7. Assume website traffic will drop – social has to make up the difference (08:46, 09:41)
Pete warns that AI overviews are already reducing click-through to travel websites, which directly threatens direct bookings. Operators should treat this as a structural shift, not a temporary dip. The counterplay is to turn social engagement into bookable demand so lost search traffic is offset by in-platform conversion.
8. Google indexing social content turns reels into searchable booking assets (10:55)
Samuel notes a major shift: social platforms (like Instagram) are increasingly indexed in Google search, creating a new discovery loop. That means an Instagram reel can surface as a search result and if the booking path is embedded in the content, you can capture that demand without forcing a website detour. Operators should optimize social content like search assets: clear destination + activity + outcome, plus immediate booking.
9. For multi-day tours, focus on “save now, book later” nurture – without losing the customer (23:10, 25:37)
Pete describes the classic problem: you inspire someone a year out, then when they’re finally ready to book, they can’t find you and choose a competitor. Samuel’s point is that a “live” booking link tied to content lets the guest come back months later from saved posts/bookmarks and still complete the purchase. Multi-day operators should design a content sequence that moves from dreaming to trust-building to booking – while keeping a persistent path back to checkout.
10. Win the in-destination market by enabling 30-second bookings at peak intent (42:39, 42:49)
For day tours, in-destination and last-minute bookings are a huge demand segment: the guest is already there, scrolling at breakfast, looking for something today. Samuel outlines the winning experience: a book button opens details, dates/times, guest count, and payment – fast.

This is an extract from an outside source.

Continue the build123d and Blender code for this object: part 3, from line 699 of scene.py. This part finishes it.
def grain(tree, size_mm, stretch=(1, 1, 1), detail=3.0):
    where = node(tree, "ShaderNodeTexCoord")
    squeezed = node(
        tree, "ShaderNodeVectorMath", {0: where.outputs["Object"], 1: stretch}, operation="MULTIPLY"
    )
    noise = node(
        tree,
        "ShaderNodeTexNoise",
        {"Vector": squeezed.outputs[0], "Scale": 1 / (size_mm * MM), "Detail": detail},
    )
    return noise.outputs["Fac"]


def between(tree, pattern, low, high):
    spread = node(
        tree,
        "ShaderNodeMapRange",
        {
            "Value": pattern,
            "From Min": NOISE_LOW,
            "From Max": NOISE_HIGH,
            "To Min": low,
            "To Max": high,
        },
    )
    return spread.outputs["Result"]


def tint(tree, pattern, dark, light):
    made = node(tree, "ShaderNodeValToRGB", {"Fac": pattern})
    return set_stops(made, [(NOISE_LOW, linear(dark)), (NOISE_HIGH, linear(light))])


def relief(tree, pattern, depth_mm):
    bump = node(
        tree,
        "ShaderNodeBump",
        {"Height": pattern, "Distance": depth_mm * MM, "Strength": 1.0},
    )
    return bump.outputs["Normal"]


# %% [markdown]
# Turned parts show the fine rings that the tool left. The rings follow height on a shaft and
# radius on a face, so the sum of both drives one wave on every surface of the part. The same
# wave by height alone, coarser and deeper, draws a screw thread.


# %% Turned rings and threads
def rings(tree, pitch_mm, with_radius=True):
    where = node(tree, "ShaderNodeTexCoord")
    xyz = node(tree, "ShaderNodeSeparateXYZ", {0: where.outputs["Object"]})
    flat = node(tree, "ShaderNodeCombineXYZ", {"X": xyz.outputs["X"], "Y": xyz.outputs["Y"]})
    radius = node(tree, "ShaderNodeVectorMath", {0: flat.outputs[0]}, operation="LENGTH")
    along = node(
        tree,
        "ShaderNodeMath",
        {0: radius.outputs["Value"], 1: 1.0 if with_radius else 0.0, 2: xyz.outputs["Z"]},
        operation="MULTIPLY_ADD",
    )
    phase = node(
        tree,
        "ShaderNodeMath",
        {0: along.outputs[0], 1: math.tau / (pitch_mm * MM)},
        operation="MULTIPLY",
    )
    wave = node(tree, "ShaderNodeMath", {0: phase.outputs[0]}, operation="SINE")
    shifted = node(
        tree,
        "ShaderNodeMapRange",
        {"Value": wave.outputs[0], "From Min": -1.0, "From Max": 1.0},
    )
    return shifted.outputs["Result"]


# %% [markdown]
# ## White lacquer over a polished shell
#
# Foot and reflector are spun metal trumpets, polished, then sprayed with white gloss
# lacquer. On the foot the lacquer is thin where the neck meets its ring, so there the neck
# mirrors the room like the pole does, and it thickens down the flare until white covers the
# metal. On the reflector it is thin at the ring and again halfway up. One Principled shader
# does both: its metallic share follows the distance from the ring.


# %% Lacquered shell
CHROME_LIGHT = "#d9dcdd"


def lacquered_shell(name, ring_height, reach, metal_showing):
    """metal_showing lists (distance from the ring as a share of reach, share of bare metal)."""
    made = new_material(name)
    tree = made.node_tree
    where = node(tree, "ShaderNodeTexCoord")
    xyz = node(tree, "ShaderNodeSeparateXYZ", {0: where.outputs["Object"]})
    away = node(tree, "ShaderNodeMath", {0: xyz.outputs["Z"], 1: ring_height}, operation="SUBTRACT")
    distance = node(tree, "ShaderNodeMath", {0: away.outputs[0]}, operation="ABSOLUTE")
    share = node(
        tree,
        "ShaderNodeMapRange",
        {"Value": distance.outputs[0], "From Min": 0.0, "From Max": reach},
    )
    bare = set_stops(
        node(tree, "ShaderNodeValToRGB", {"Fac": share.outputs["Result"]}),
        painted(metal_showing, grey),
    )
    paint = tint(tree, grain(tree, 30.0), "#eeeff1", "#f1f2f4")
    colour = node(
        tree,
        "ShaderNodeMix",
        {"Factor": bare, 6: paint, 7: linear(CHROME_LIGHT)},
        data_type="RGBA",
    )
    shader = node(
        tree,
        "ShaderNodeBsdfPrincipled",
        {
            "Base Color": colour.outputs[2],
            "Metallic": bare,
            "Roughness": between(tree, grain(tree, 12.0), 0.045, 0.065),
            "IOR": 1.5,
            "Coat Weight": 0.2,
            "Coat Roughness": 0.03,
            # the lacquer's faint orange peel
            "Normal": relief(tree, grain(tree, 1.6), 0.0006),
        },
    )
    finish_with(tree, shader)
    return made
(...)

Operators should align operations (cutoff times, instant confirmation, clear meeting points) so “same-day conversion” is actually deliverable.
11. Keep your reservation system as the source of truth – don’t add platform chaos (46:48)

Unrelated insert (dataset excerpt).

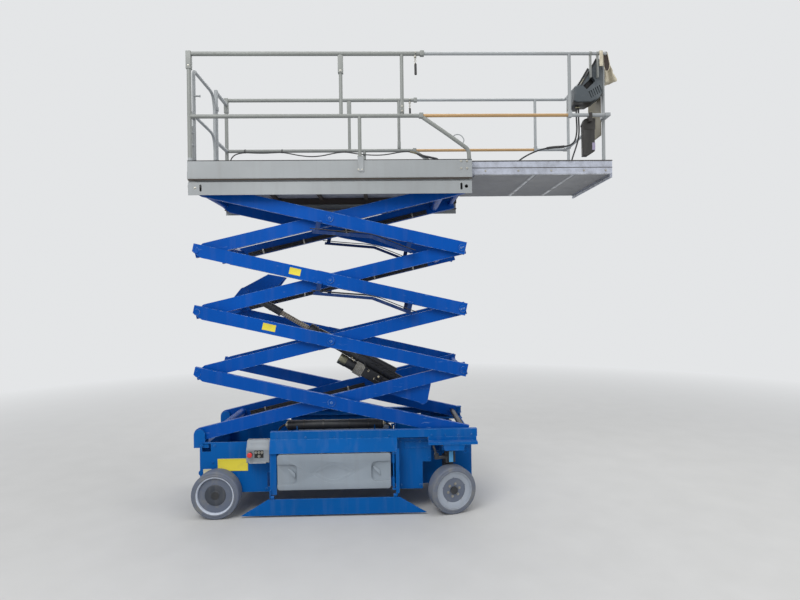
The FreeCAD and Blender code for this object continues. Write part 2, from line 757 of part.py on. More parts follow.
def footLever():
    # Plates under the lowest inner arms that hold the cylinder's foot shaft.
    along, across = armPoint(size.cylinderFootX, size.cylinderFootZ, 0)
    pieces = [rod(size.footRadius, along, both(360), across)]
    outline = [(along - 42, across - 20), (along + 42, across - 20), (along + 150, 30), (along - 330, 30),
               (along - 300, -60)]
    for side, hand in sides:
        pieces.append(polygon("XZ_Plane", outline, 20, 365 * side))
        pieces.append(rod(46, along, sided(side, 355, 375), across))
    return pieces


def eyeLever():
    # Plates over the third inner arms beside the rod's eye, with closed pin caps outside.
    along, across = armPoint(-size.cylinderEyeX, size.cylinderEyeZ, 2)
    outline = [(180, -30), (180, 35), (along - 30, across + 35), (along + 270, across + 114), (along + 420, across + 47),
               (along + 346, across - 14), (along, across - 45)]
    pieces = []
    for side, hand in sides:
        pieces.append(polygon("XZ_Plane", outline, 15, 52.5 * side))
        pieces.append(rod(45, along, sided(side, 45, 66), across))
    return pieces


def makeOuterArms(stage):
    outerFace = size.outerArmY + size.armWall
    pins = [rod(size.pinRadius, 0, both(556 if stage == 4 else outerFace), 0)]
    bores = (size.armLength / 2, size.armLength)
    if stage > 2:
        for side, hand in sides:
            pins += hoseBridge(side)
    beams, holes = beamPair(size.outerArmY, [], pins, False, lowCut=stage == 1)
    # only the beams are bored, so the shaft at the left end stays whole
    return cut(beams, *[rod(size.pinRadius + size.running, x, sided(side, size.outerArmY - 2, outerFace + 2), 0)
                        for x in bores for side, hand in sides])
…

Samuel addresses a major operator fear: “another platform to check.” The reassurance is that the booking should still land back in the operator’s existing reservation platform for fulfillment, refunds, and modifications. The operational takeaway is bigger than this webinar: any new channel is only worth pursuing if it doesn’t fracture inventory or require duplicating admin work.
12. Use OTAs – don’t let OTAs use you (12:32, 13:00)

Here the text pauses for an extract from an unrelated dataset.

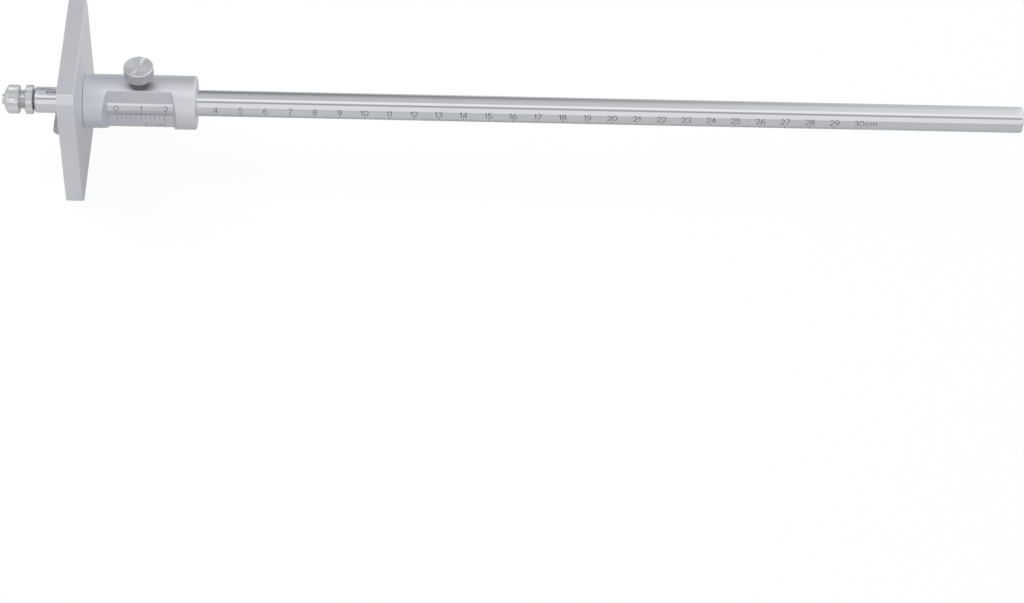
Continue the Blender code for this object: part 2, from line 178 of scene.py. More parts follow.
class Graph:
    """A node tree, with one method that adds any node."""

    def __init__(self, owner: bpy.types.Material | bpy.types.World) -> None:
        """Give a material or a world its nodes, emptied."""
        owner.use_nodes = True
        self.tree = owner.node_tree
        self.tree.nodes.clear()

    def node(self, kind: str, settings: dict[str, object] | None = None,
             inputs: dict[object, object] | None = None) -> bpy.types.Node:
        """Add a node.

        Args:
            kind: The node's type.
            settings: Its properties, set before its sockets. A ramp's stops go under "stops".
            inputs: What each of its input sockets holds: a number, a colour, a socket or a Value.

        Returns:
            The node.
        """
        node = self.tree.nodes.new(kind)
        for name, value in (settings or {}).items():
            if name == "stops":
                self._stops(node.color_ramp, value)
            else:
                setattr(node, name, value)
        for key, value in (inputs or {}).items():
            source = value.source if isinstance(value, Value) else value
            if isinstance(source, bpy.types.NodeSocket):
                self.tree.links.new(source, node.inputs[key])
            else:
                node.inputs[key].default_value = source
        return node

    def _stops(self, ramp: bpy.types.ColorRamp, stops: Sequence[tuple[float, float]]) -> None:
        """Give a ramp its grey stops, each a place and a tone."""
        while len(ramp.elements) < len(stops):
            ramp.elements.new(1.0)
        for element, (place, tone) in zip(ramp.elements, stops):
            element.position = place
            element.color = (tone, tone, tone, 1.0)

    def value(self, kind: str, output: object, settings: dict[str, object] | None = None,
              inputs: dict[object, object] | None = None) -> Value:
        """Add a node and return one of its outputs as a Value."""
        return Value(self, self.node(kind, settings, inputs).outputs[output])

    def place(self) -> bpy.types.NodeSocket:
        """Return the Object coordinates."""
        return self.node("ShaderNodeTexCoord").outputs["Object"]

    def parts_of(self, vector: bpy.types.NodeSocket) -> tuple[Value, Value, Value]:
        """Return a vector's three numbers."""
        node = self.node("ShaderNodeSeparateXYZ", {}, {"Vector": vector})
        return tuple(Value(self, node.outputs[axis]) for axis in "XYZ")

    def measured(self, vector: bpy.types.NodeSocket, sizes: Sequence[float],
                 centre: Sequence[float] = (0.0, 0.0, 0.0)) -> bpy.types.NodeSocket:
        """Return a vector from a centre, in units of a size along each axis."""
        node = self.node("ShaderNodeMapping", {"vector_type": "TEXTURE"},
                         {"Vector": vector, "Location": centre, "Scale": sizes})
        return node.outputs["Vector"]

    def noise(self, vector: bpy.types.NodeSocket, sizes: Sequence[float], detail: float,
              roughness: float) -> Value:
        """Return a noise whose grains have about the given size along each axis."""
        return self.value("ShaderNodeTexNoise", "Fac", {},
                          {"Vector": self.measured(vector, sizes), "Scale": 1.0, "Detail": detail,
                           "Roughness": roughness})

    def rays(self) -> tuple[Value, Value]:
        """Return whether a ray comes from the camera, and whether it was reflected or let through."""
        path = self.node("ShaderNodeLightPath")
        seen, glossy, through = (Value(self, path.outputs[name])
                                 for name in ("Is Camera Ray", "Is Glossy Ray", "Is Transmission Ray"))
        return seen, glossy.larger(through)

    def mixed(self, share: object, first: object, second: object) -> bpy.types.NodeSocket:
        """Return a colour between two."""
        node = self.node("ShaderNodeMix", {"data_type": "RGBA"},
                         {"Factor": share, 6: first, 7: second})
        return node.outputs[2]

    def blended(self, share: Value, first: bpy.types.NodeSocket,
                second: bpy.types.NodeSocket) -> bpy.types.NodeSocket:
        """Return a shader between two."""
        return self.node("ShaderNodeMixShader", {}, {0: share, 1: first, 2: second}).outputs["Shader"]

    def bumped(self, height: Value, distance: float) -> bpy.types.NodeSocket:
        """Return the normal of a surface raised by a height."""
        node = self.node("ShaderNodeBump", {}, {"Strength": 1.0, "Distance": distance, "Height": height})
        return node.outputs["Normal"]

    def surface(self, shader: bpy.types.NodeSocket) -> None:
        """End the graph in a surface."""
        self.node("ShaderNodeOutputMaterial", {}, {"Surface": shader})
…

Pete reinforces that OTAs can be valuable but are the most expensive route to market and control visibility and terms. Operators should treat OTAs as one channel in a portfolio, not the business model. The mission is to grow direct demand in lower-cost channels so OTAs don’t become a chokehold on margin and customer access.
13. DMOs can become bookable demand engines if they can prove ROI to operators (34:32, 35:47)
Pete points out DMOs have massive reach but historically weak booking attribution for local operators. Samuel shares an example (Visit Voss) to show how DMOs can distribute bookable collections and trackable content that drives direct bookings to local businesses. For operators, the takeaway is to see DMOs as potential high-leverage partners – if booking and attribution are built into the link, not guessed after the fact.
14. If you want more bookings, you still need better distribution – bookable content doesn’t “market itself” (45:49, 46:18)
Pete is blunt: this isn’t a magic content distribution machine; it makes existing distribution convert better. Operators still need to grow their partner network, get content into more places, and put effort into consistency. The value is that once the content is distributed, the conversion path is finally aligned with how travelers behave now.